Figure 2 -. Confirmed 100% aorto-caval tract closure at 30 days

Final digital subtraction angiogram at the end of the TAVR procedure (subject 1) and contrast-enhanced arterial-phase CT scans at 30 days (subjects 2–12). CT: computed tomography; TAVR: transcatheter aortic valve replacement.

Central illustration -. Transmural Systems Transcaval Closure Device (TCD)

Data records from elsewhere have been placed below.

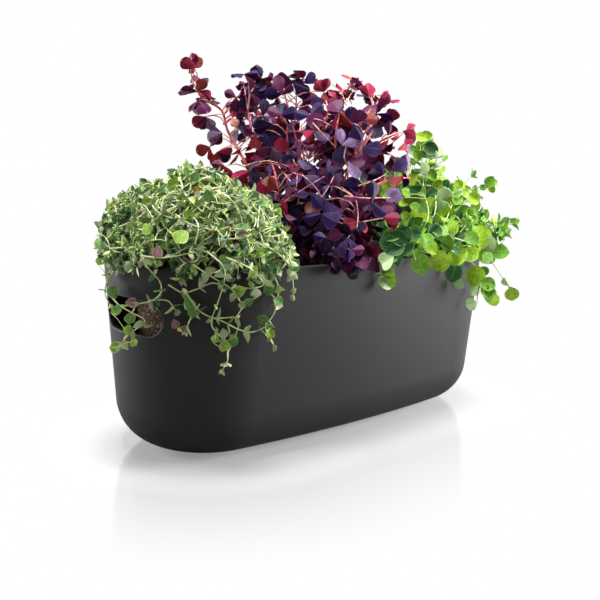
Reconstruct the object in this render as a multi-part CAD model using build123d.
from build123d import *
import os
from math import acos, cos, pi, radians, sin, sqrt, tan

# Indoor herb planter: an oval tub, a platform over a water reserve, and three potted herbs.
# Millimetres, +Z up. The origin is the centre of the footprint, on the surface it stands on.
# +X runs along the tub, with the thyme at the -X end, and the front face looks along -Y.

# Tub
shell_length = 390.0
shell_width = 172.0
shell_height = 150.0
shell_wall = 4.0
shell_floor = 5.0
side_bow = 6.0  # how far each long side swells past the width across the round ends
wall_lean = 4.6  # degrees from upright
base_edge_radius = 38.0
rim_round_share = 0.45  # of the wall, so that inner and outer rounding leave a thin flat

# Hand holes, one in each end
hole_width = 72.0
hole_height = 26.5
hole_drop = 38.5  # from the rim down to the middle of the hole
hole_edge_round = 1.2

# Ring under the tub
ring_proud = 1.0
ring_groove = 1.5
ring_width = 6.0
ring_inset = 5.0  # from the edge of the flat underside
ring_clearance = 0.15

# Platform that holds the pots above the water
reserve_depth = 32.0
platform_thickness = 3.0
platform_clearance = 1.2  # to the tub's wall, all round
platform_lip_height = 5.0
platform_lip_width = 2.0
leg_radius = 6.0
leg_rows_share = (-0.6, 0.6)  # of the half width of the tub's flat floor
leg_columns_share = (-0.84, -0.28, 0.28, 0.84)  # of the pitch of the pots
seat_ring_height = 6.0
seat_ring_width = 2.5
seat_ring_clearance = 1.2
drain_hole_radius = 2.5
drain_hole_count = 8
drain_circle_share = 0.7  # of the pot's base radius
pull_tab_width = 30.0
pull_tab_height = 28.0
pull_tab_thickness = 3.0
pull_tab_inset = 3.5

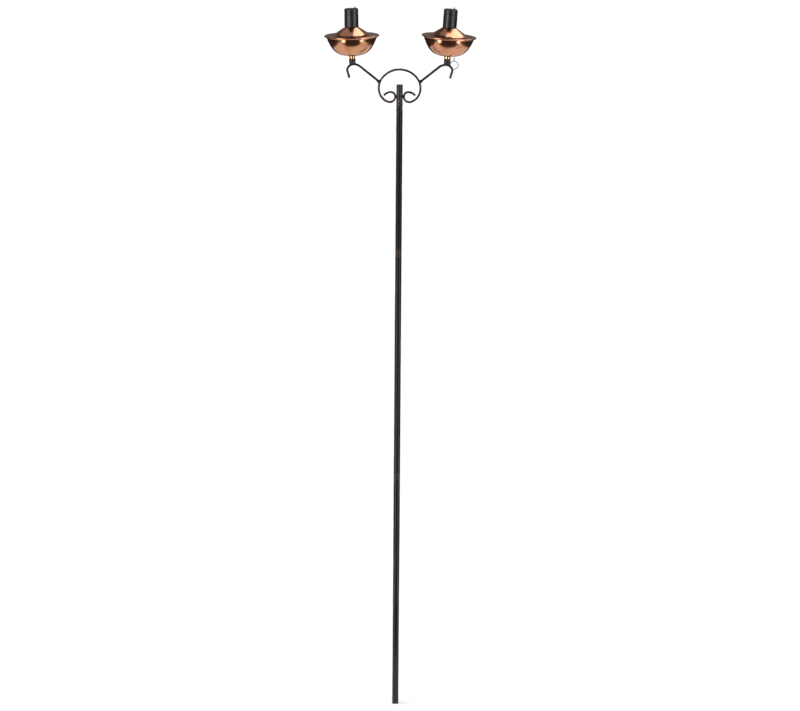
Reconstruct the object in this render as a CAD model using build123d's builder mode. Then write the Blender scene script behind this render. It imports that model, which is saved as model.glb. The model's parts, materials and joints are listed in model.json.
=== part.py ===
"""Double-headed garden torch: three-section pole, swivelling scroll bracket, two lift-off
oil lamps with wick burners, snuffer caps on link chains. Millimetres, +Z up, origin on the
pole axis at the ground end."""
import os
from math import asin, atan2, cos, degrees, hypot, pi, radians, sin, sqrt

from build123d import *

os.makedirs("parts", exist_ok=True)

# ---- driving dimensions ----
pole_od = 19.05
tube_wall = 1.0
lower_len = 673.0  # shown lengths of the three sections and the post
middle_len = 679.0
upper_len = 447.0
post_len = 73.0
insert_len = 48.0  # reduced end inside the section below
lip = 1.075  # rolled mouth of each lower tube, past its wall
plug_h = 2.2

slide_fit = 0.05  # radial, tube in tube
press_gap = 0.02  # radial, pressed parts
seat_gap = 0.3  # between faces that only rest

scroll_rod = 6.35
arm_rod = 7.0
scroll_rise = 46.5  # scroll's crown above the post's top
socket_rise = 63.5  # socket's foot above the post's top
socket_len = 15.5
socket_wall = 2.25
head_offset = 142.5  # socket axis from pole axis
lean_left = 1.6  # degrees outward
lean_right = 3.6

rim_r = 82.5
sheet = 0.8
spigot_r = 7.4
neck_step = 2.4  # neck's radius past its spigot's
neck_h = 8.0  # bowl foot above the socket's mouth
flange_rise = 4.4  # flange above the bowl's last bend
mouth_r = 15.4  # filler mouth in the lid
mouth_rise = 32.35  # above the lid's flange
cone_rise = 29.25
cone_foot = 9.65
plate_edge = 2.9  # burner plate past the mouth
cap_gap = 1.7  # radial, snuffer cap round the plate
cap_wall = 1.0
cap_h = 54.8
cap_seat = 0.35  # cap's foot above the cone
wick_r = 6.3

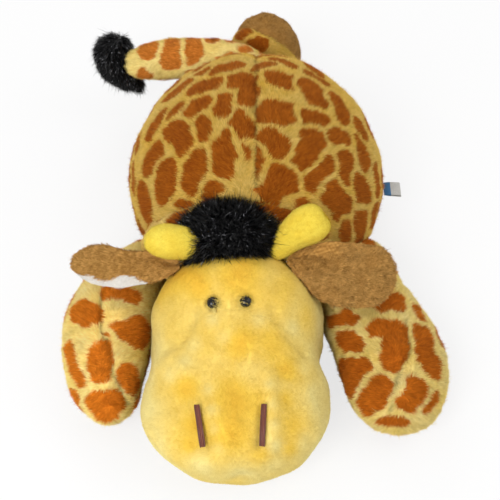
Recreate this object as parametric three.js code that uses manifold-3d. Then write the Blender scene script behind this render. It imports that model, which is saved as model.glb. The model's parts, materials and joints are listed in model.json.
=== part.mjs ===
// A plush giraffe that lies flat on its belly with its chin on the ground.
// Millimetres. The front faces -Y, the animal's own left is +X, and up is +Z.
// The origin is the middle of the flat of its belly, on the ground.

import * as THREE from "three";
import { mergeVertices } from "three/addons/utils/BufferGeometryUtils.js";
import Module from "manifold-3d";

const wasm = await Module();
wasm.setup();

// Driving dimensions

const clearance = 0.3; // between any two pieces that touch
const skin = 3; // plush cloth with its pile
const overrun = 60; // how far a cutting block passes what it cuts
const weld = 1e-4; // points closer than this are one point
const LEFT = 1; // the animal's own left side, towards +X
const RIGHT = -1;

const torso = {
  halfWidth: 106,
  halfLength: 112,
  rise: 98, // from the side seam to the top of the back
  drop: 75, // of the full round below the side seam, before the belly lies flat
  seamHeight: 45,
  seamDip: 3, // the back seam pulls the cloth in
  seamReach: 20,
};

const head = {
  offset: 14, // the head lies towards the animal's right
  halfWidth: 70,
  rise: 75,
  drop: 52,
  spineHeight: 36,
  length: 165,
  tuck: 22, // how far its back reaches past the front of the torso
  nodDegrees: 18,
  pivotHeight: 106,
  pivotTuck: 20, // from the front of the torso to the nod axis
};

const muzzle = {
  halfWidth: 86, // of the arched seam, at the height of its ends
  reach: 95, // from the tip of the muzzle back to the top of the arch
  seat: 15, // from the tip of the muzzle to the arch's centre
  chinHeight: 16, // of the seam between the muzzle and the chin
};

const neck = { halfWidth: 72, halfLength: 44, rise: 47, drop: 42, spineHeight: 62, reach: 31 };

const eye = {
  spacing: 22,
  setBack: 97, // from the tip of the muzzle
  offset: 4, // of the pair, from the middle of the head
  radius: 4,
  dome: 3,
  shankRadius: 1.3,
  shankLength: 9,
  washerRadius: 6,
  washerThickness: 1.2,
  washerDrop: 1.6, // below the cloth, whose inside is curved
  washerPlay: 0.15,
};

const nostril = { frontSetBack: 9, backSetBack: 34, halfWidth: 2.2, rise: 1.4 };

// each nostril's bar leans its own way: how far its back and front ends lie from the middle of the head
const nostrils = {
  [RIGHT]: { backOut: 25, frontOut: 18.5 },
  [LEFT]: { backOut: 18.5, frontOut: 17.5 },
};

const foreleg = {
  pivotY: -62,
  pivotSink: 10, // of the swing axis, in from the side of the torso
  shoulderSink: 12, // of the root of its form, in from the side and back from the swing axis
  rise: 28,
  drop: 36,
  spineHeight: 28,
  swingDegrees: 15,
};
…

(A) The TCD has a braided nitinol double-disc design with an interconnecting spring to flatten the intravascular disc and a retention paddle to prevent inadvertent pull through the aortic wall during deployment. The TCD is delivered on a flexible cable through a beveled catheter and over a central guidewire. (B) Deployment of the TCD in the transcaval tract. The TCD is delivered on a flexible cable through a beveled delivery catheter over a central guidewire. (C) Digital subtraction angiography confirms complete closure of the transcaval tract. (D) 30-day CT scan shows the TCD (highlighted in green) in the wall of the abdominal aorta. (E) Transcaval outcomes comparing the TCD and the Amplatzer cardiac occluder from the NHLBI sponsored prospective transcaval trial(1).